— GIVEN PROBLEM —
Output every line below without omitting or altering anything.

— SOURCE DATA —

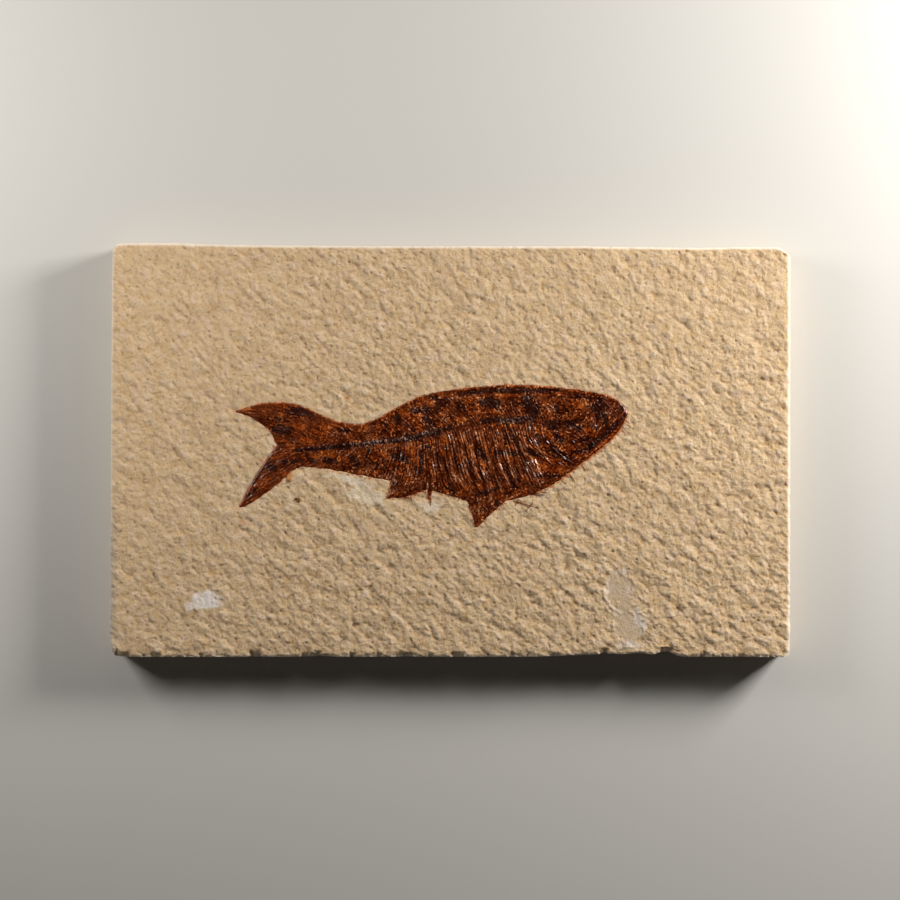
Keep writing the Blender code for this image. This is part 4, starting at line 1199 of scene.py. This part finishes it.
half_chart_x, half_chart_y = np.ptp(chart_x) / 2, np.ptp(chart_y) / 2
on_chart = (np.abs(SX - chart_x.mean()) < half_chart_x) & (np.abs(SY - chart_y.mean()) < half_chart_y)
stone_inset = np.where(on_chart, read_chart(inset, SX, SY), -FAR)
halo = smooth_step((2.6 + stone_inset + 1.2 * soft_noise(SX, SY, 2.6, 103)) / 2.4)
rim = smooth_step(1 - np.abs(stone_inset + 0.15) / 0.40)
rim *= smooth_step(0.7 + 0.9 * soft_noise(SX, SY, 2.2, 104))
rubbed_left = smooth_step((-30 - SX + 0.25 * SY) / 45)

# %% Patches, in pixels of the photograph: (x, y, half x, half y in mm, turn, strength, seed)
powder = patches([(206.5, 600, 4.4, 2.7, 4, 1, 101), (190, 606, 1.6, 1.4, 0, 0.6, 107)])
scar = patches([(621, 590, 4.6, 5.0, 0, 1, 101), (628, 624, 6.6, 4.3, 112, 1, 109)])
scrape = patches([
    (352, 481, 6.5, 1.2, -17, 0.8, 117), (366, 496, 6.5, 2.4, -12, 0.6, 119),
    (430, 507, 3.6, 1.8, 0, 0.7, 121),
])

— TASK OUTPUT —
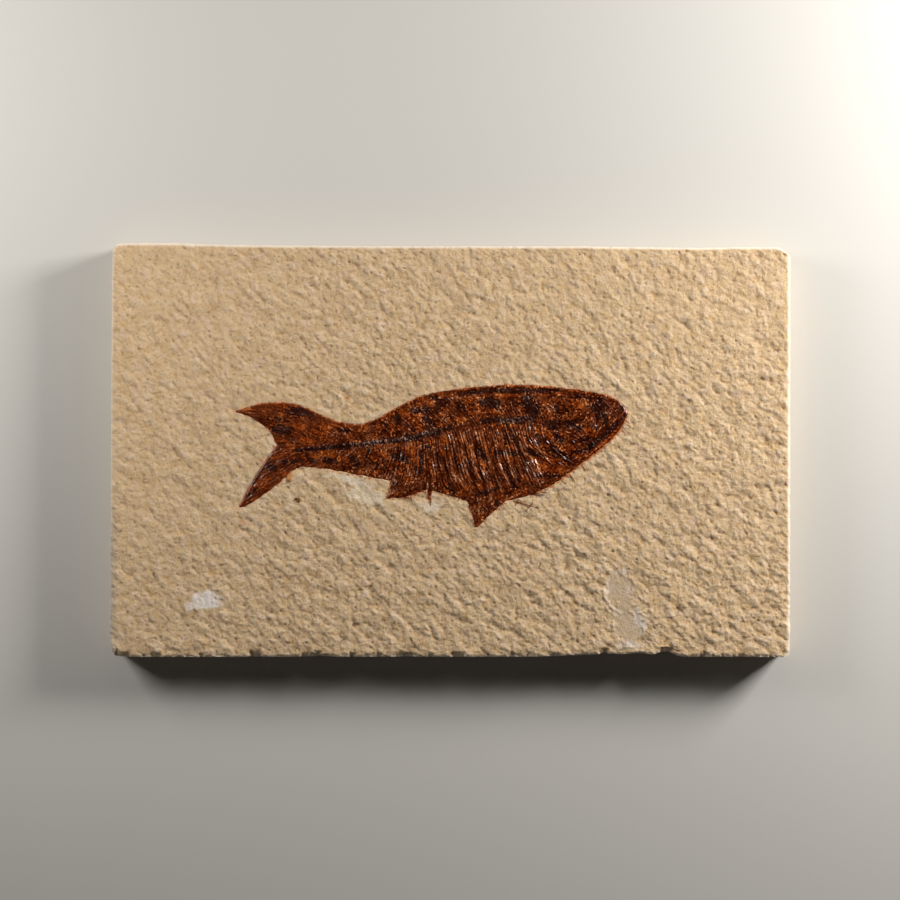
Keep writing the Blender code for this image. This is part 4, starting at line 1199 of scene.py. This part finishes it.
half_chart_x, half_chart_y = np.ptp(chart_x) / 2, np.ptp(chart_y) / 2
on_chart = (np.abs(SX - chart_x.mean()) < half_chart_x) & (np.abs(SY - chart_y.mean()) < half_chart_y)
stone_inset = np.where(on_chart, read_chart(inset, SX, SY), -FAR)
halo = smooth_step((2.6 + stone_inset + 1.2 * soft_noise(SX, SY, 2.6, 103)) / 2.4)
rim = smooth_step(1 - np.abs(stone_inset + 0.15) / 0.40)
rim *= smooth_step(0.7 + 0.9 * soft_noise(SX, SY, 2.2, 104))
rubbed_left = smooth_step((-30 - SX + 0.25 * SY) / 45)

# %% Patches, in pixels of the photograph: (x, y, half x, half y in mm, turn, strength, seed)
powder = patches([(206.5, 600, 4.4, 2.7, 4, 1, 101), (190, 606, 1.6, 1.4, 0, 0.6, 107)])
scar = patches([(621, 590, 4.6, 5.0, 0, 1, 101), (628, 624, 6.6, 4.3, 112, 1, 109)])
scrape = patches([
    (352, 481, 6.5, 1.2, -17, 0.8, 117), (366, 496, 6.5, 2.4, -12, 0.6, 119),
    (430, 507, 3.6, 1.8, 0, 0.7, 121),
])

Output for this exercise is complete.